Server time recovery

At each server, when presented with the distribution of time, the decision must be made how to recover this distribution and how to keep this in synchronisation with the Grandmaster.

Bearing in mind that a large bank could have 50-100 different operating systems, the requirements of each will need to be catered for and the divergence implications considered.


Server or device consumption

Once the server or device’s clocks have been synchronised to UTC, the firm will need to address the divergence effects generated by how the applications will then use that time.

Applications can face delays in getting time from the operating system, a hardware device or a clock in the server. The CPU could be doing millions, if not billions of cycles a second as it runs through various commands. Just because a particular application has requested the time, it doesn’t necessarily mean it will get it straight away. There is a chance the application will need to wait for another process to complete before the system will deliver the time.

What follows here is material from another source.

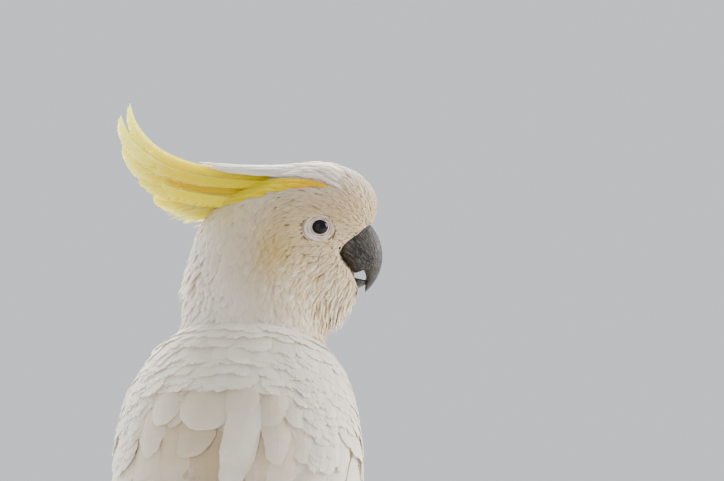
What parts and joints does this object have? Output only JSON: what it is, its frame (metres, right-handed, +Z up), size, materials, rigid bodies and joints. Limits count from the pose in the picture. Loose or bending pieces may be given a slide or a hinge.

This can be a particular problem if, for example, the application is written in Java as the garbage collection process may be taking place at the time of the request, resulting in a few microseconds offset.

The final point for consideration is how quickly the application is able to apply the time stamp to the message. Once this is done, you’re good to go.


In summary, considering all of the things you need to get right for clock synchronisation is a bit like peeling an onion. Once you’ve got everything precisely synced up at one layer its time to start on the next and work out how you can condition your clocks at this layer to an exacting standard.

However, meeting the new rules is likely to be a costly business. I’ve heard budget estimates of a couple of million for the large banks, which isn’t unrealistic when you consider they may have trading systems located in multiple datacenters across Europe. Therefore, getting everything synced up to a level that will facilitate compliance with the new MiFID II mandate could prove to be quite a considerable job.